_INFORMATION SUPPLIED_
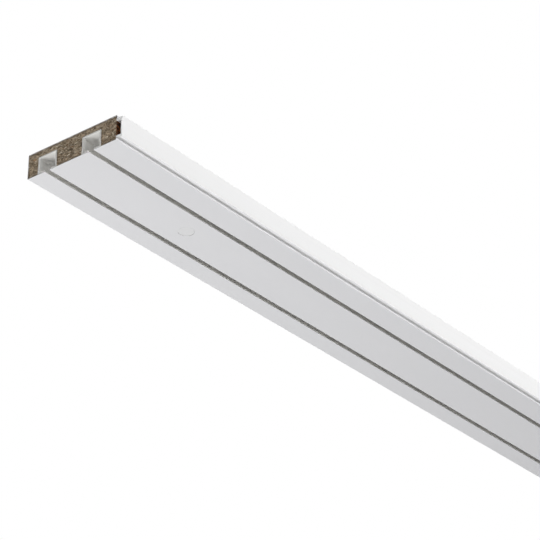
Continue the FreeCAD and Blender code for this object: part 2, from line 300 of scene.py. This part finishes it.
def chipboard(name, flakes, tints, rough):
    """Chipboard: long thin flakes pressed flat, gaps painted dark as their shade, fibres and a
    few specks of bark.

    flakes holds the stops of the colour ramp that shades one flake from the next.
    """
    material, tree, shader = new_material(name)
    shader.inputs["Roughness"].default_value = rough
    shader.inputs["Specular IOR Level"].default_value = 0.25
    place = add_node(tree, "ShaderNodeTexCoord").outputs["Object"]

    # Flakes lie at slightly different slopes, so the pattern is bent before it is drawn
    wander = add_node(
        tree,
        "ShaderNodeTexNoise",
        {"Vector": place, "Scale": per_metre(4)[0], "Detail": 2.0},
    ).outputs["Color"]
    spread = add_node(
        tree, "ShaderNodeVectorMath", {0: wander, 1: (0.5, 0.5, 0.5)}, operation="SUBTRACT"
    ).outputs["Vector"]
    push = add_node(
        tree, "ShaderNodeVectorMath", {0: spread, "Scale": 4.5 * MM}, operation="SCALE"
    ).outputs["Vector"]
    bent = add_node(
        tree, "ShaderNodeVectorMath", {0: place, 1: push}, operation="ADD"
    ).outputs["Vector"]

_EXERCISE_
Write out each line of the data that holds the string "from".

_REPLY_
Continue the FreeCAD and Blender code for this object: part 2, from line 300 of scene.py. This part finishes it.
    flakes holds the stops of the colour ramp that shades one flake from the next.